# Goal of the exercise
Each line should be copied exactly.

# Data extract

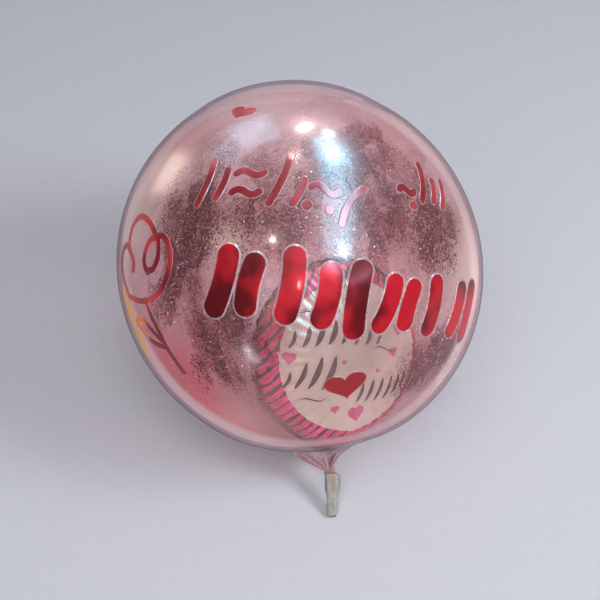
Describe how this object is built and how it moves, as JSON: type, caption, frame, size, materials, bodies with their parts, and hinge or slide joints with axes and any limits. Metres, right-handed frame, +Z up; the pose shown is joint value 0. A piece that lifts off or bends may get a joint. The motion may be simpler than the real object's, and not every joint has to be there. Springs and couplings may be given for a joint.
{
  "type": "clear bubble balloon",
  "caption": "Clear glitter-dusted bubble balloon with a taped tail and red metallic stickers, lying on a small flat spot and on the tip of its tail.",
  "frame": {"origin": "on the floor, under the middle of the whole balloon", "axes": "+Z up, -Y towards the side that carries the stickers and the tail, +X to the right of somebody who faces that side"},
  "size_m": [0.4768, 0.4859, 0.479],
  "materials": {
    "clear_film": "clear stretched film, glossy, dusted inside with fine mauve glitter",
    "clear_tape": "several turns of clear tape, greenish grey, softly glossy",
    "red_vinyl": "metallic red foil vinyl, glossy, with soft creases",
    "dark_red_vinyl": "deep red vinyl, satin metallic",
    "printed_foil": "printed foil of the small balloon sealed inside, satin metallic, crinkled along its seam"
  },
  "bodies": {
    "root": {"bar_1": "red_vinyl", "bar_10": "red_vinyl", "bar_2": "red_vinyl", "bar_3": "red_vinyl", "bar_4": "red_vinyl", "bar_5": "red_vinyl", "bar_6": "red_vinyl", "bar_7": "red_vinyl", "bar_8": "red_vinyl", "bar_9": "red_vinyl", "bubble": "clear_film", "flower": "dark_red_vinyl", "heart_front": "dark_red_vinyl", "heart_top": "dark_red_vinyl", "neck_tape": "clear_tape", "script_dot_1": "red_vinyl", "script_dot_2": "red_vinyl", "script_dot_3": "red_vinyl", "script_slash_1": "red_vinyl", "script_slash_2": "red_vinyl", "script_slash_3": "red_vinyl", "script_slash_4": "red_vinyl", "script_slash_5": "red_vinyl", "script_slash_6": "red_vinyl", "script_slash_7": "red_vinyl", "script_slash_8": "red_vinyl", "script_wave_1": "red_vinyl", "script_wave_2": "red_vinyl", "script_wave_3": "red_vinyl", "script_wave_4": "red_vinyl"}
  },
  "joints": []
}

# Task result
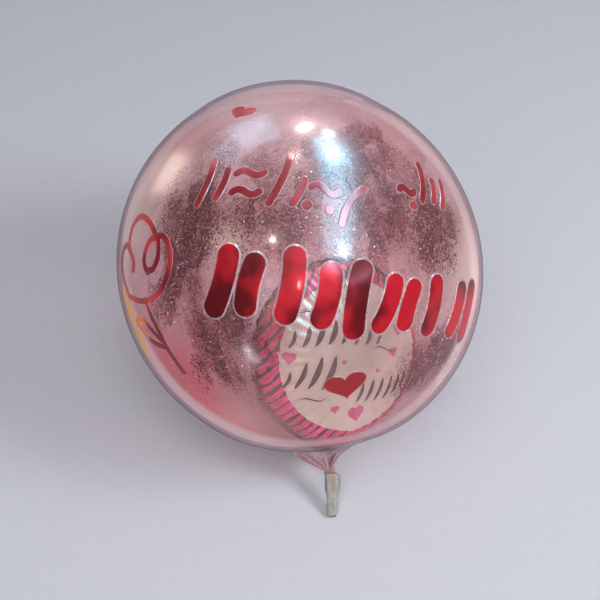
Describe how this object is built and how it moves, as JSON: type, caption, frame, size, materials, bodies with their parts, and hinge or slide joints with axes and any limits. Metres, right-handed frame, +Z up; the pose shown is joint value 0. A piece that lifts off or bends may get a joint. The motion may be simpler than the real object's, and not every joint has to be there. Springs and couplings may be given for a joint.
{
  "type": "clear bubble balloon",
  "caption": "Clear glitter-dusted bubble balloon with a taped tail and red metallic stickers, lying on a small flat spot and on the tip of its tail.",
  "frame": {"origin": "on the floor, under the middle of the whole balloon", "axes": "+Z up, -Y towards the side that carries the stickers and the tail, +X to the right of somebody who faces that side"},
  "size_m": [0.4768, 0.4859, 0.479],
  "materials": {
    "clear_film": "clear stretched film, glossy, dusted inside with fine mauve glitter",
    "clear_tape": "several turns of clear tape, greenish grey, softly glossy",
    "red_vinyl": "metallic red foil vinyl, glossy, with soft creases",
    "dark_red_vinyl": "deep red vinyl, satin metallic",
    "printed_foil": "printed foil of the small balloon sealed inside, satin metallic, crinkled along its seam"
  },
  "bodies": {
    "root": {"bar_1": "red_vinyl", "bar_10": "red_vinyl", "bar_2": "red_vinyl", "bar_3": "red_vinyl", "bar_4": "red_vinyl", "bar_5": "red_vinyl", "bar_6": "red_vinyl", "bar_7": "red_vinyl", "bar_8": "red_vinyl", "bar_9": "red_vinyl", "bubble": "clear_film", "flower": "dark_red_vinyl", "heart_front": "dark_red_vinyl", "heart_top": "dark_red_vinyl", "neck_tape": "clear_tape", "script_dot_1": "red_vinyl", "script_dot_2": "red_vinyl", "script_dot_3": "red_vinyl", "script_slash_1": "red_vinyl", "script_slash_2": "red_vinyl", "script_slash_3": "red_vinyl", "script_slash_4": "red_vinyl", "script_slash_5": "red_vinyl", "script_slash_6": "red_vinyl", "script_slash_7": "red_vinyl", "script_slash_8": "red_vinyl", "script_wave_1": "red_vinyl", "script_wave_2": "red_vinyl", "script_wave_3": "red_vinyl", "script_wave_4": "red_vinyl"}
  },
  "joints": []
}